─── RECORDED DATA

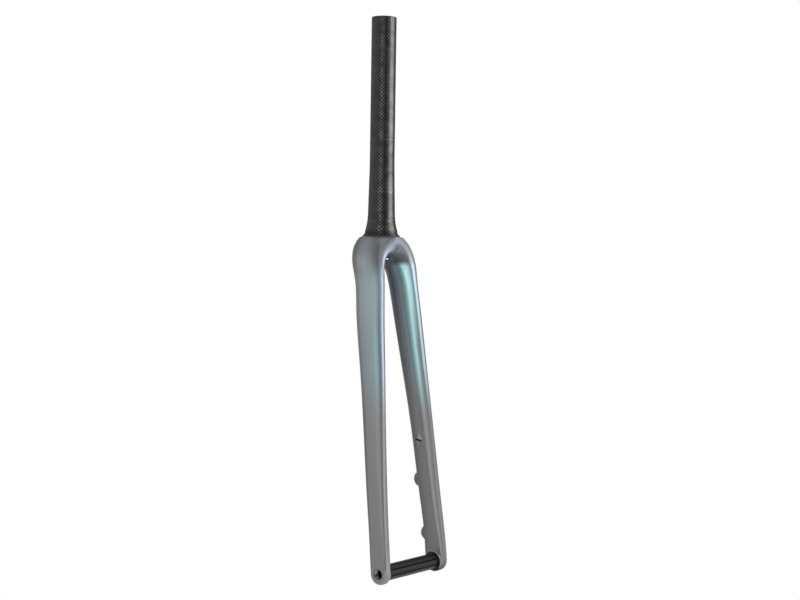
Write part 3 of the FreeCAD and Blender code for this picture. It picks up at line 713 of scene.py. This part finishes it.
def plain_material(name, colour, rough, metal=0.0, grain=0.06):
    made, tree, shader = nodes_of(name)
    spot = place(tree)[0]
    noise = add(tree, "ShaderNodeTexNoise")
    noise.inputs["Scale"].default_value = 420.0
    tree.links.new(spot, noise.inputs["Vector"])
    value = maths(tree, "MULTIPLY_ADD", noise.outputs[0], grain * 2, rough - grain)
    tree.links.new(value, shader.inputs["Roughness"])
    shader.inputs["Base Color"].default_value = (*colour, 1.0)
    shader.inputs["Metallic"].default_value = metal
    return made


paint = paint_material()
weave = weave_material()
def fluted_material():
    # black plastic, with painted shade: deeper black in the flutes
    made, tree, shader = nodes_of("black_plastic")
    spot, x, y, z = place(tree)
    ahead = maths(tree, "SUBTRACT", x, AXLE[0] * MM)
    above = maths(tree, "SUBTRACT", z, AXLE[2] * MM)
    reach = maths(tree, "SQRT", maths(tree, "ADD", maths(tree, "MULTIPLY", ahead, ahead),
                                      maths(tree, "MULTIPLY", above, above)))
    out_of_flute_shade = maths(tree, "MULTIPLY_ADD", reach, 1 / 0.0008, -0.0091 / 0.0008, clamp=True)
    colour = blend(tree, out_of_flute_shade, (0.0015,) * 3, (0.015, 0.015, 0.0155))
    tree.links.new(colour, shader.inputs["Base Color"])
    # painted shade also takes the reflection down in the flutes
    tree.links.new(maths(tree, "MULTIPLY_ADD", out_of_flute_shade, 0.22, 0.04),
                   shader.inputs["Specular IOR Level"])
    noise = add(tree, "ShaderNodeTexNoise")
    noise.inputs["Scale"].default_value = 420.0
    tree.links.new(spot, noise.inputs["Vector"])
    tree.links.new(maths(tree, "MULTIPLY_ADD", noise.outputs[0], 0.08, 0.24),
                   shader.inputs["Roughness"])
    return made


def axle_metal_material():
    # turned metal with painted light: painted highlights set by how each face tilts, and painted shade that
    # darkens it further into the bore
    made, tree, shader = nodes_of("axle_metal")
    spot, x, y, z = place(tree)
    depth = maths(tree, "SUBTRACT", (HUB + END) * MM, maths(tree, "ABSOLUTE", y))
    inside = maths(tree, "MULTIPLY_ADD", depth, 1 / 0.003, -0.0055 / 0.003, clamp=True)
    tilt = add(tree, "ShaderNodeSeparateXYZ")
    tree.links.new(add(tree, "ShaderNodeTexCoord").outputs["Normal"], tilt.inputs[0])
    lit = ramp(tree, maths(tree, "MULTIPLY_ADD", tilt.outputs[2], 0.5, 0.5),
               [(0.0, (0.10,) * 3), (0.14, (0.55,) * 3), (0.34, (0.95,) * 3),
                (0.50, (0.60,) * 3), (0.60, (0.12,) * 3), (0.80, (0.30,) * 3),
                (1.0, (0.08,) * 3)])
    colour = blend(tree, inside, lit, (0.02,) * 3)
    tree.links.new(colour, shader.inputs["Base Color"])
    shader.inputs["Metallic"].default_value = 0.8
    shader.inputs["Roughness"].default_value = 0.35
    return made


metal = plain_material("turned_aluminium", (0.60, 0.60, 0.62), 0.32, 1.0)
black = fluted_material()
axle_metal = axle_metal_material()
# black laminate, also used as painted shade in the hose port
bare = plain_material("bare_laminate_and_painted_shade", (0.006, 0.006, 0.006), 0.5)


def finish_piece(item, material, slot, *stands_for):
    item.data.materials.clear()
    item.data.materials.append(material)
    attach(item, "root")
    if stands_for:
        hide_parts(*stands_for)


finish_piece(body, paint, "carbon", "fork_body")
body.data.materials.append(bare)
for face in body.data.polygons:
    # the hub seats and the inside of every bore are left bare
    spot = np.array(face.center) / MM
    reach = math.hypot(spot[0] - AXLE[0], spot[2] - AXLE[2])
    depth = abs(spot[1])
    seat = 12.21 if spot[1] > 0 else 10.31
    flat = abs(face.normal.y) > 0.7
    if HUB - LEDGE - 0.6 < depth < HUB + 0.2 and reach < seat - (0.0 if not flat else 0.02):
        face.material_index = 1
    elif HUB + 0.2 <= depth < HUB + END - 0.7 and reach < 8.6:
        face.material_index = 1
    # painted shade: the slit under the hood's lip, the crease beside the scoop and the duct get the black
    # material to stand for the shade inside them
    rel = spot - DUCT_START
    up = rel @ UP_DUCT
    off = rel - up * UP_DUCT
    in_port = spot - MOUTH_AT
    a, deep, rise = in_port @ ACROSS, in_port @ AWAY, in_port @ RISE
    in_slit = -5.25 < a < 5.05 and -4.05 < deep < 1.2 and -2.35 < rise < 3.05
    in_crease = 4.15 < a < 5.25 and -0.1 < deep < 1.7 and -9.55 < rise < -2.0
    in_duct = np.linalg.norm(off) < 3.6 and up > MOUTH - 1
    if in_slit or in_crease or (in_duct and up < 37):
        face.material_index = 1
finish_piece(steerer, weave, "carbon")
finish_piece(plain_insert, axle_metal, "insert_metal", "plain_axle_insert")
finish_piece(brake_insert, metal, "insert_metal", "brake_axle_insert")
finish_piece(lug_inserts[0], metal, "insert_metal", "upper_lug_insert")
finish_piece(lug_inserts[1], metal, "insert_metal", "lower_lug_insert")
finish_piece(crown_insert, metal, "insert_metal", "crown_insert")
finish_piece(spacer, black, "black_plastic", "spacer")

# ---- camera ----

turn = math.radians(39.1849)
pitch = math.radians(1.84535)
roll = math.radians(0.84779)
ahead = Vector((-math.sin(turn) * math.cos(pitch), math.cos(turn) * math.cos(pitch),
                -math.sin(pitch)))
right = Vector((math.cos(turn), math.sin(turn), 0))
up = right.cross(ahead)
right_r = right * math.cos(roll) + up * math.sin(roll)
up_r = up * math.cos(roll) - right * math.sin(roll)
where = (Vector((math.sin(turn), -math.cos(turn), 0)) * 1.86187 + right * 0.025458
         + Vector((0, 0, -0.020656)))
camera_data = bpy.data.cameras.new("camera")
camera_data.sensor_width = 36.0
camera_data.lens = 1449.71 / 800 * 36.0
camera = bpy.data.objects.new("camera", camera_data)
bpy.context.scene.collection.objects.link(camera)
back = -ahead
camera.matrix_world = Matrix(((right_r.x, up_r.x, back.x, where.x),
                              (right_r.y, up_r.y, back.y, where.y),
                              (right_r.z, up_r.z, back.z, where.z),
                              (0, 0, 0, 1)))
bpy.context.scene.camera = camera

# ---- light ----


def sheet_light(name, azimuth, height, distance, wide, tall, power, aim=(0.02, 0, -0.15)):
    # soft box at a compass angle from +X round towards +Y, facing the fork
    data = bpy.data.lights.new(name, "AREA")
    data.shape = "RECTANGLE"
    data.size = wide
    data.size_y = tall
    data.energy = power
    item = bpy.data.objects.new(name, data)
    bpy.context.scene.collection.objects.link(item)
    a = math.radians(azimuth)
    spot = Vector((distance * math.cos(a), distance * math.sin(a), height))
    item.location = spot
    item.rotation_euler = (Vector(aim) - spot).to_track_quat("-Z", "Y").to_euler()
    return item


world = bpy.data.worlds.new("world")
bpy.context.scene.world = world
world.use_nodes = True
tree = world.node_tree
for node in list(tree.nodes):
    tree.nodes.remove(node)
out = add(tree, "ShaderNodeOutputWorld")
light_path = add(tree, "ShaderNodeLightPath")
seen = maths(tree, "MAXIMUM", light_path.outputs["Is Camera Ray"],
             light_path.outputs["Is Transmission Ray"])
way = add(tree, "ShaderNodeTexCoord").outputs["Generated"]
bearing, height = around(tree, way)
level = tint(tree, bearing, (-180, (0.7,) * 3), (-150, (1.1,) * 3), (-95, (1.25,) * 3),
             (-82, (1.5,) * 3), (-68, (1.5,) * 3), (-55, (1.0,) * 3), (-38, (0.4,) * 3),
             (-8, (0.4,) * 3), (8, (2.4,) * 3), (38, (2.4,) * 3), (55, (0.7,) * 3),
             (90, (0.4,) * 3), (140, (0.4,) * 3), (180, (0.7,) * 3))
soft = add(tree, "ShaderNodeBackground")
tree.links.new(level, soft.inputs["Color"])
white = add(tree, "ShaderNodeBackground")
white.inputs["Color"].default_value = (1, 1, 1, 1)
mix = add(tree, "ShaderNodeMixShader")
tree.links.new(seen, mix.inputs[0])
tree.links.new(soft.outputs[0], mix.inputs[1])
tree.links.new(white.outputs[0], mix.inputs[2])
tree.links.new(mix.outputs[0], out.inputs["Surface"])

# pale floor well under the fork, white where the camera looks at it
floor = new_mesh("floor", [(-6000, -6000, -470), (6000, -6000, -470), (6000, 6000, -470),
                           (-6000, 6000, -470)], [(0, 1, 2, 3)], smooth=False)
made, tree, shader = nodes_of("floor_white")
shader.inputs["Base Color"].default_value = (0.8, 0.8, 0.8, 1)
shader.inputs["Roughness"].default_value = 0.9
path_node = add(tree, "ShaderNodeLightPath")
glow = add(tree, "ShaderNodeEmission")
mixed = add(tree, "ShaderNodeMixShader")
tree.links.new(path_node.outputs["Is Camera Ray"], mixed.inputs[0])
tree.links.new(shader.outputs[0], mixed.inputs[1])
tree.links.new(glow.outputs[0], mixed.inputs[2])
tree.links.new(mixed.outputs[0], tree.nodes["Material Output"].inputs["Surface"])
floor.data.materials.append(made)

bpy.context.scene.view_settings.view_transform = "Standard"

──────

## PROBLEM TO WORK ON
Leave out every line without the string "scene" and copy the rest.

## FINAL RESULT
Write part 3 of the FreeCAD and Blender code for this picture. It picks up at line 713 of scene.py. This part finishes it.
bpy.context.scene.collection.objects.link(camera)
bpy.context.scene.camera = camera
    bpy.context.scene.collection.objects.link(item)
bpy.context.scene.world = world
bpy.context.scene.view_settings.view_transform = "Standard"